Заметим в этой связи, что противопоставляемые понятия не находятся в отношении контрарности, а, наоборот, являются в определенной степени равнозначными, ср.: «специальная» (лексика) – сема «предназначенная исключительно для кого-, чего-л… имеющая особое „назначение…“
(СРЯ, т. IV: 222); „функциональный“ (стиль) – сема „прилаг. к функция в знач. значение, назначение, роль“ (там же: 587); „… зависящий от деятельности, а не от структуры, строения чего-н.“ (ТСРЯ: 846) (выделено нами. – Л.Б.).

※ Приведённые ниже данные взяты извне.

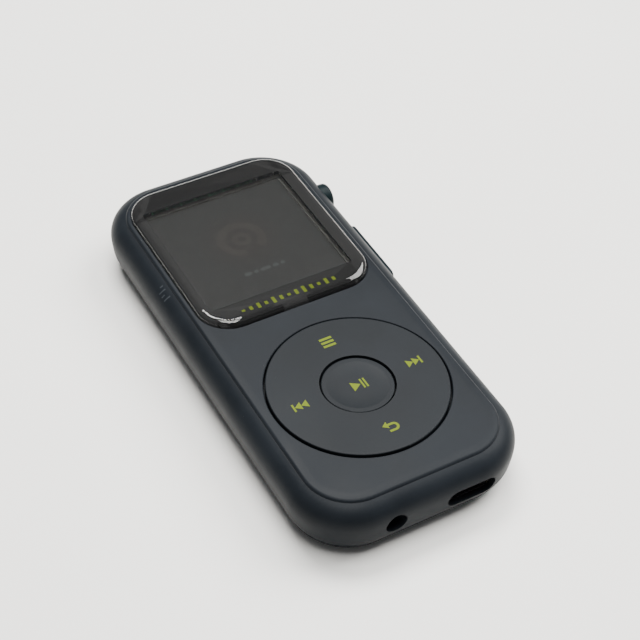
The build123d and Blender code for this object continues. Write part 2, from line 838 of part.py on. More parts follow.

Думается, между понятиями „функциональный язык“ (Л. Дрозд), „специальная лексика“» (А.В. Суперанская) и т. п. и «функциональный стиль» (в общепринятой трактовке) нет никакого внутреннего противоречия и отношений принципиальной противопоставленности, противоположности: исследователи оперируют изоморфными, взаимно соответствующими, равнозначными концептами, используя для аргументации разные понятийные признаки.Определенное совпадение рассматриваемых понятийных сфер опирается на изоморфность, корреляцию терминологических концептов «язык», «стиль», «лексика».
Термин «лексика» используется «и по отношению к отдельным пластам словарного состава… и для обозначения всех слов, употребленных к.-л. писателем… или в к.-л. одном произведении… В каждом языке лексика дифференцируется стилистически» (Кузнецов 1990: 257–258). Расширительное понимание лексики и как «совокупности слов, связанных со сферой их использования», и как «одного из стилистических пластов в словарном составе языка» (ССЛТ: 160), а также как «словарного состава языка, какого-н. его стиля, сферы…» (ТСРЯ: 316) (отношение подчинения, субординации) и т. п. в целом традиционно для отечественной лингвистики и эксплицирует не контрарность, а иерархичность/стратифицированность лексического и/или стилистического членения языкового континуума. В силу этого существуют коммуникативнолексические синонимы «специальный язык» и «функциональная лексика» («функциональный язык» и «специальная лексика»), обусловленные понятийной близостью определений «специальный», «функциональный», «стилистический».
Итак, для второго этапа
(витка) развития концепции языка науки при всей многоаспектности подходов характерна внутренняя возможность их сближения и интеграции, так как лингвистические стратумы взаимосвязаны и взаимообусловлены, между ними нет неподвижных границ, резких разграничительных линий: это в целом противоречило бы теории и фундаментальному закону развития.Для третьего
этапа развития концепции языка науки характерны полиаспектное классификационное пространство, многомерность и увеличение числа категориальных характеристик языка научного стиля изложения, коррекция более или менее сформировавшихся представлений о его формально-содержательных, коммуникативно-прагматических параметрах и месте в системе общенационального русского языка.Отмечается в этой связи динамичность реализации и эволюционность, иррадиация приоритетных тенденций и позиций первого и второго витков, но уже на качественно ином концептуальном уровне, что обусловливается и происходящей к концу XX столетия сменяемостью (и изменением) лингвофилософской и когнитивной парадигм гуманитарного знания[2]
как проявлением общих закономерностей развития познания.Многомерность классификационных репрезентаций понятия языка науки предполагает на третьем этапе интеграцию
логического, когнитивного, гносеологического, семиотического, коммуникативно-прагматического аспектов как приоритетных, с учетом особенностей предыдущих витков развития данной концепции.На современном этапе эволюции лингвистического познания адекватное параметрирование и описание языка науки как специфичного явления возможно лишь при таком – интегрированном – подходе, в единстве всех существенных признаков. Это обусловливается особым статусом данного объекта исследования, проявляющегося в его экзистенции как сложного, а не простого, по способу и корреляции связей и характеру организации в систему, а также в полиморфности признаков, свойств и функциональной динамики самого феномена, имеющего бинарную,
а не униарную субстанциональность в силу специфичности его генезиса (генерации, порождения): язык науки, в первую очередь, – феномен (продукт и деятельность) языковой личности. В научном тексте «как единице общения находят выражение творческая рефлексия автора, используемые им средства построения текста, экспликация интенций, ориентированных на адресата» (Ракитина 2006:21).При антропоцентрическом
осмыслении и интерпретации языка науки как способа бытия научного сознания, как средостения человеческой сути неизбежно высвечивается комплекс взаимозависимостей и взаимосвязей иного плана, отражающих роль человеческого (личностного) фактора в языке.